RECORD EXTRACTS:
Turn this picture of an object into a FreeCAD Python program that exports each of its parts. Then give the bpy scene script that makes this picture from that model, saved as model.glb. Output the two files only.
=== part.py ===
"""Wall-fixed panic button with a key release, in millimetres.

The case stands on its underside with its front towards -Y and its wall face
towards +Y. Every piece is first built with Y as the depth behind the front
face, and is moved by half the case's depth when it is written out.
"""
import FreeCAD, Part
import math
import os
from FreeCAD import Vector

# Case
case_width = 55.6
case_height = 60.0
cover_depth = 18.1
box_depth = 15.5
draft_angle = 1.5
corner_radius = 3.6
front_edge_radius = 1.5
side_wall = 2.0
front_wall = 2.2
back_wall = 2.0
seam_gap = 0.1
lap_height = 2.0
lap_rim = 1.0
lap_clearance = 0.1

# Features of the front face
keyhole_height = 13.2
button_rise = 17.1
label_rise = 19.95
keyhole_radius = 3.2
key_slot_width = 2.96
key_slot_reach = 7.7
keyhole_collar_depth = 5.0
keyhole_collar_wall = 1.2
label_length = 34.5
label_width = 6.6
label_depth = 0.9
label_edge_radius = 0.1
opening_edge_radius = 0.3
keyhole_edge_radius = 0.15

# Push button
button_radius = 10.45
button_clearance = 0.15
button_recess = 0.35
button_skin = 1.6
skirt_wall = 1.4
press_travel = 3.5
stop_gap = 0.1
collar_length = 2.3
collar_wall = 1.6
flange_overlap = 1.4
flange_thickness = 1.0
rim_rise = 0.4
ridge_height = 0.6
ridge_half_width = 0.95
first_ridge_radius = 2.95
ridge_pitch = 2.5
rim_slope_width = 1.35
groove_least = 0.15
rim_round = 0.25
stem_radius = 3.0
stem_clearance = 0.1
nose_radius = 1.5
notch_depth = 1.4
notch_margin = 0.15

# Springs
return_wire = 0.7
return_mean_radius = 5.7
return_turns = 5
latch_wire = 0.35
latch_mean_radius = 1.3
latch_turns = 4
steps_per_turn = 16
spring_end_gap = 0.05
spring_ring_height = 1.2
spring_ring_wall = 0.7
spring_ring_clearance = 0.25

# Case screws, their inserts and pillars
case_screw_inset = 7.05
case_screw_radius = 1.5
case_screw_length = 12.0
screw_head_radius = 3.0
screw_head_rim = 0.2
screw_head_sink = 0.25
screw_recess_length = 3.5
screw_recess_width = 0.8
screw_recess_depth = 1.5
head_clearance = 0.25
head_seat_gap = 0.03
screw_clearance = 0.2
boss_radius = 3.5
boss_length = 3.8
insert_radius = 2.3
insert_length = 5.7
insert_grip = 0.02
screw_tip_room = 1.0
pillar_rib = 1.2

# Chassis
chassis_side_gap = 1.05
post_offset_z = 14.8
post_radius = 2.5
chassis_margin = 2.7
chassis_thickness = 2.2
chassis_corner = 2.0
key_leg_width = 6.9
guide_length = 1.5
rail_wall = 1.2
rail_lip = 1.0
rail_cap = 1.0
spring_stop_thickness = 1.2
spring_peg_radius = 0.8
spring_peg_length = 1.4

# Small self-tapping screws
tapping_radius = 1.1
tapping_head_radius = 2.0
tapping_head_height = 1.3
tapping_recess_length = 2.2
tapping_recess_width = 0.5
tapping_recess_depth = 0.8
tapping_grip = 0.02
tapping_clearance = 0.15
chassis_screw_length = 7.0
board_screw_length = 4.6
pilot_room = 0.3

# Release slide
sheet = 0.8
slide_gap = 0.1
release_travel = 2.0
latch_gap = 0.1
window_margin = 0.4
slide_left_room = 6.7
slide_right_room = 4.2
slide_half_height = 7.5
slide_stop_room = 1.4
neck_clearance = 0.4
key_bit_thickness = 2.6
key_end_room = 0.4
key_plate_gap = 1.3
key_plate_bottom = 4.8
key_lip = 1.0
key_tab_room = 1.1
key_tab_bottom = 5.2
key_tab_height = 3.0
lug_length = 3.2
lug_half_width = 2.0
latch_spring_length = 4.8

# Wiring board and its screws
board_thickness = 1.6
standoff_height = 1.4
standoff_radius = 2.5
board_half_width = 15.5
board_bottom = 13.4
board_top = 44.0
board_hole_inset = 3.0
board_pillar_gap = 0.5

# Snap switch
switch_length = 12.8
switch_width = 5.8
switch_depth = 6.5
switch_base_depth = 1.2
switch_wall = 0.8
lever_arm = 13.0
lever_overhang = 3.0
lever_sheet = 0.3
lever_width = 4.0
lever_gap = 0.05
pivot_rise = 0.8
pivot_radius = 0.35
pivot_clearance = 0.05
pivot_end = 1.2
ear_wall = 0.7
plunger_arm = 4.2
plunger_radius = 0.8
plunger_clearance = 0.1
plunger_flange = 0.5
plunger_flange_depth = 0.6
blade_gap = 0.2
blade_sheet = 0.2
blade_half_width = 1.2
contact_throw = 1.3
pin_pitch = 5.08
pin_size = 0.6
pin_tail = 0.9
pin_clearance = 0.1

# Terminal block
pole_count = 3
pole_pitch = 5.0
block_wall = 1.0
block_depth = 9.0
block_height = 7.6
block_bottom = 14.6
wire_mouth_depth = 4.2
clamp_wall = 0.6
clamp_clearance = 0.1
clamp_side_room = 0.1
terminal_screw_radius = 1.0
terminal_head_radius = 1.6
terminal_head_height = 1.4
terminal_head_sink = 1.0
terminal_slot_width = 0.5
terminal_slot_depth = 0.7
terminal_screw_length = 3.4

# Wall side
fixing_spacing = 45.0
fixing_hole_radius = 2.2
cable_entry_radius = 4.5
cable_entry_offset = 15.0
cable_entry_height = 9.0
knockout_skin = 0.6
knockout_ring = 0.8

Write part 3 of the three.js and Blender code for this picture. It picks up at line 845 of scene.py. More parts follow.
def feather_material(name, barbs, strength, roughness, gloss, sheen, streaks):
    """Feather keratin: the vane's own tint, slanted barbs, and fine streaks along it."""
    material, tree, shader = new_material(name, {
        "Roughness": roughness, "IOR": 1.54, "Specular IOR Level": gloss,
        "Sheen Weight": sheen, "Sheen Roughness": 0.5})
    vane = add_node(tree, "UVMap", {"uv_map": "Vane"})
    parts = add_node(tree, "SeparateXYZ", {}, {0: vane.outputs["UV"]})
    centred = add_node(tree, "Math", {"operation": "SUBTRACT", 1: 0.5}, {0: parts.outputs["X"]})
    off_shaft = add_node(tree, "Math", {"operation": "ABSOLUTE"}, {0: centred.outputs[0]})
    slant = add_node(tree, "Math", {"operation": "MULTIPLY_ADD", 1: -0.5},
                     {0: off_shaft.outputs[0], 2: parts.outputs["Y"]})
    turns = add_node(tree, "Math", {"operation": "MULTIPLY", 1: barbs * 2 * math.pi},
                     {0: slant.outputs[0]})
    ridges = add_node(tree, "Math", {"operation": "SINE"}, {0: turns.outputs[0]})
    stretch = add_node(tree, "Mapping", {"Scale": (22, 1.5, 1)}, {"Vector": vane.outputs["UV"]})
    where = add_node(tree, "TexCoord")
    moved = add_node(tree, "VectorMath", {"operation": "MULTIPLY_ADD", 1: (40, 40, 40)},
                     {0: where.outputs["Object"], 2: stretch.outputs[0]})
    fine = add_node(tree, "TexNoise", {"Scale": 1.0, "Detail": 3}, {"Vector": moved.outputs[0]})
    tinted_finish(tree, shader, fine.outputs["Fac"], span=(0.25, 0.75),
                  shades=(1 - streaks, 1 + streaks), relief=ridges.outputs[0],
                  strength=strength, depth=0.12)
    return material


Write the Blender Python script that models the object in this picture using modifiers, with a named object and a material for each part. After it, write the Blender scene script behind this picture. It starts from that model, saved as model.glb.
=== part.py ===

TASK DESCRIPTION: Extract each record, keeping it identical to the original.

REPLY TO THE TASK:
Turn this picture of an object into a FreeCAD Python program that exports each of its parts. Then give the bpy scene script that makes this picture from that model, saved as model.glb. Output the two files only.
=== part.py ===
"""Wall-fixed panic button with a key release, in millimetres.

The case stands on its underside with its front towards -Y and its wall face
towards +Y. Every piece is first built with Y as the depth behind the front
face, and is moved by half the case's depth when it is written out.
"""
import FreeCAD, Part
import math
import os
from FreeCAD import Vector

# Case
case_width = 55.6
case_height = 60.0
cover_depth = 18.1
box_depth = 15.5
draft_angle = 1.5
corner_radius = 3.6
front_edge_radius = 1.5
side_wall = 2.0
front_wall = 2.2
back_wall = 2.0
seam_gap = 0.1
lap_height = 2.0
lap_rim = 1.0
lap_clearance = 0.1

# Features of the front face
keyhole_height = 13.2
button_rise = 17.1
label_rise = 19.95
keyhole_radius = 3.2
key_slot_width = 2.96
key_slot_reach = 7.7
keyhole_collar_depth = 5.0
keyhole_collar_wall = 1.2
label_length = 34.5
label_width = 6.6
label_depth = 0.9
label_edge_radius = 0.1
opening_edge_radius = 0.3
keyhole_edge_radius = 0.15

# Push button
button_radius = 10.45
button_clearance = 0.15
button_recess = 0.35
button_skin = 1.6
skirt_wall = 1.4
press_travel = 3.5
stop_gap = 0.1
collar_length = 2.3
collar_wall = 1.6
flange_overlap = 1.4
flange_thickness = 1.0
rim_rise = 0.4
ridge_height = 0.6
ridge_half_width = 0.95
first_ridge_radius = 2.95
ridge_pitch = 2.5
rim_slope_width = 1.35
groove_least = 0.15
rim_round = 0.25
stem_radius = 3.0
stem_clearance = 0.1
nose_radius = 1.5
notch_depth = 1.4
notch_margin = 0.15

# Springs
return_wire = 0.7
return_mean_radius = 5.7
return_turns = 5
latch_wire = 0.35
latch_mean_radius = 1.3
latch_turns = 4
steps_per_turn = 16
spring_end_gap = 0.05
spring_ring_height = 1.2
spring_ring_wall = 0.7
spring_ring_clearance = 0.25

# Case screws, their inserts and pillars
case_screw_inset = 7.05
case_screw_radius = 1.5
case_screw_length = 12.0
screw_head_radius = 3.0
screw_head_rim = 0.2
screw_head_sink = 0.25
screw_recess_length = 3.5
screw_recess_width = 0.8
screw_recess_depth = 1.5
head_clearance = 0.25
head_seat_gap = 0.03
screw_clearance = 0.2
boss_radius = 3.5
boss_length = 3.8
insert_radius = 2.3
insert_length = 5.7
insert_grip = 0.02
screw_tip_room = 1.0
pillar_rib = 1.2

# Chassis
chassis_side_gap = 1.05
post_offset_z = 14.8
post_radius = 2.5
chassis_margin = 2.7
chassis_thickness = 2.2
chassis_corner = 2.0
key_leg_width = 6.9
guide_length = 1.5
rail_wall = 1.2
rail_lip = 1.0
rail_cap = 1.0
spring_stop_thickness = 1.2
spring_peg_radius = 0.8
spring_peg_length = 1.4

# Small self-tapping screws
tapping_radius = 1.1
tapping_head_radius = 2.0
tapping_head_height = 1.3
tapping_recess_length = 2.2
tapping_recess_width = 0.5
tapping_recess_depth = 0.8
tapping_grip = 0.02
tapping_clearance = 0.15
chassis_screw_length = 7.0
board_screw_length = 4.6
pilot_room = 0.3

# Release slide
sheet = 0.8
slide_gap = 0.1
release_travel = 2.0
latch_gap = 0.1
window_margin = 0.4
slide_left_room = 6.7
slide_right_room = 4.2
slide_half_height = 7.5
slide_stop_room = 1.4
neck_clearance = 0.4
key_bit_thickness = 2.6
key_end_room = 0.4
key_plate_gap = 1.3
key_plate_bottom = 4.8
key_lip = 1.0
key_tab_room = 1.1
key_tab_bottom = 5.2
key_tab_height = 3.0
lug_length = 3.2
lug_half_width = 2.0
latch_spring_length = 4.8

# Wiring board and its screws
board_thickness = 1.6
standoff_height = 1.4
standoff_radius = 2.5
board_half_width = 15.5
board_bottom = 13.4
board_top = 44.0
board_hole_inset = 3.0
board_pillar_gap = 0.5

# Snap switch
switch_length = 12.8
switch_width = 5.8
switch_depth = 6.5
switch_base_depth = 1.2
switch_wall = 0.8
lever_arm = 13.0
lever_overhang = 3.0
lever_sheet = 0.3
lever_width = 4.0
lever_gap = 0.05
pivot_rise = 0.8
pivot_radius = 0.35
pivot_clearance = 0.05
pivot_end = 1.2
ear_wall = 0.7
plunger_arm = 4.2
plunger_radius = 0.8
plunger_clearance = 0.1
plunger_flange = 0.5
plunger_flange_depth = 0.6
blade_gap = 0.2
blade_sheet = 0.2
blade_half_width = 1.2
contact_throw = 1.3
pin_pitch = 5.08
pin_size = 0.6
pin_tail = 0.9
pin_clearance = 0.1

# Terminal block
pole_count = 3
pole_pitch = 5.0
block_wall = 1.0
block_depth = 9.0
block_height = 7.6
block_bottom = 14.6
wire_mouth_depth = 4.2
clamp_wall = 0.6
clamp_clearance = 0.1
clamp_side_room = 0.1
terminal_screw_radius = 1.0
terminal_head_radius = 1.6
terminal_head_height = 1.4
terminal_head_sink = 1.0
terminal_slot_width = 0.5
terminal_slot_depth = 0.7
terminal_screw_length = 3.4

# Wall side
fixing_spacing = 45.0
fixing_hole_radius = 2.2
cable_entry_radius = 4.5
cable_entry_offset = 15.0
cable_entry_height = 9.0
knockout_skin = 0.6
knockout_ring = 0.8

Write part 3 of the three.js and Blender code for this picture. It picks up at line 845 of scene.py. More parts follow.
def feather_material(name, barbs, strength, roughness, gloss, sheen, streaks):
    """Feather keratin: the vane's own tint, slanted barbs, and fine streaks along it."""
    material, tree, shader = new_material(name, {
        "Roughness": roughness, "IOR": 1.54, "Specular IOR Level": gloss,
        "Sheen Weight": sheen, "Sheen Roughness": 0.5})
    vane = add_node(tree, "UVMap", {"uv_map": "Vane"})
    parts = add_node(tree, "SeparateXYZ", {}, {0: vane.outputs["UV"]})
    centred = add_node(tree, "Math", {"operation": "SUBTRACT", 1: 0.5}, {0: parts.outputs["X"]})
    off_shaft = add_node(tree, "Math", {"operation": "ABSOLUTE"}, {0: centred.outputs[0]})
    slant = add_node(tree, "Math", {"operation": "MULTIPLY_ADD", 1: -0.5},
                     {0: off_shaft.outputs[0], 2: parts.outputs["Y"]})
    turns = add_node(tree, "Math", {"operation": "MULTIPLY", 1: barbs * 2 * math.pi},
                     {0: slant.outputs[0]})
    ridges = add_node(tree, "Math", {"operation": "SINE"}, {0: turns.outputs[0]})
    stretch = add_node(tree, "Mapping", {"Scale": (22, 1.5, 1)}, {"Vector": vane.outputs["UV"]})
    where = add_node(tree, "TexCoord")
    moved = add_node(tree, "VectorMath", {"operation": "MULTIPLY_ADD", 1: (40, 40, 40)},
                     {0: where.outputs["Object"], 2: stretch.outputs[0]})
    fine = add_node(tree, "TexNoise", {"Scale": 1.0, "Detail": 3}, {"Vector": moved.outputs[0]})
    tinted_finish(tree, shader, fine.outputs["Fac"], span=(0.25, 0.75),
                  shades=(1 - streaks, 1 + streaks), relief=ridges.outputs[0],
                  strength=strength, depth=0.12)
    return material


Write the Blender Python script that models the object in this picture using modifiers, with a named object and a material for each part. After it, write the Blender scene script behind this picture. It starts from that model, saved as model.glb.
=== part.py ===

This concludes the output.